Listening Tips



When having a discussion with your partner, keep these two questions in mind.

1) What do you want to accomplish? (For example: do you want harmony or conflict?)

2) What strategies do you want to use? (For example: do you want to yell and blame, or listen and check out?)


Strategies for Discussion

Keep your mind open to what you are hearing. That means really listen. Check yourself: are you at risk for falling into thinking traps?
Say things to your partner like: I want to hear what you have to say. Would you like to tell me about it? Ray often uses the question: “would you like to say more?”


As you go along check out what your partner is saying with questions that start like this: “Are you saying that…(this will be your interpretation…?”
or “Do you mean that……?” (By doing this you will be
aware that you are interpreting and you will be checking to see if you are correct!)


As you continue ask each other for more information.
Ask questions like this: “How do you feel about this….?”
Or “ You sound angry (upset, nervous, afraid, sad etc)
Is that how you are feeling?”


As you conclude be sure to summarize what you believe is being said. Example: “So you feel concerned about (here you are checking out what you think your partner is saying…….”
And begin to focus on a solution. This does not mean you must make any huge decisions, but that you both acknowledge there is a problem, without blame, and by looking at what could be your part.
This allows a real and honest focus on “What can we do about this together.”

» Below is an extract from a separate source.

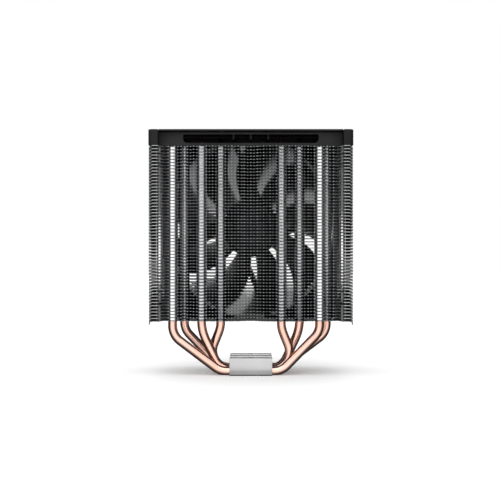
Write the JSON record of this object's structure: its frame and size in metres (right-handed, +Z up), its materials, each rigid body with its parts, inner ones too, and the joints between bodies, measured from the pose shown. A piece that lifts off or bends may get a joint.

Tips for Structuring your Discussion:

Set a time for your “meeting” and meet in a neutral place in your house or out of your house that is agreed upon by both. If the discussion happens spontaneously and starts to become conflictual, one or both of you may call a time out and set a time to resume. Do your best not to take a time out in an angry or abandoning manner. Please do honor your commitment to a time to resume. Not doing so without “rescheduling” can appear like “acting out” your anger and will not help further positive intention for a successful outcome.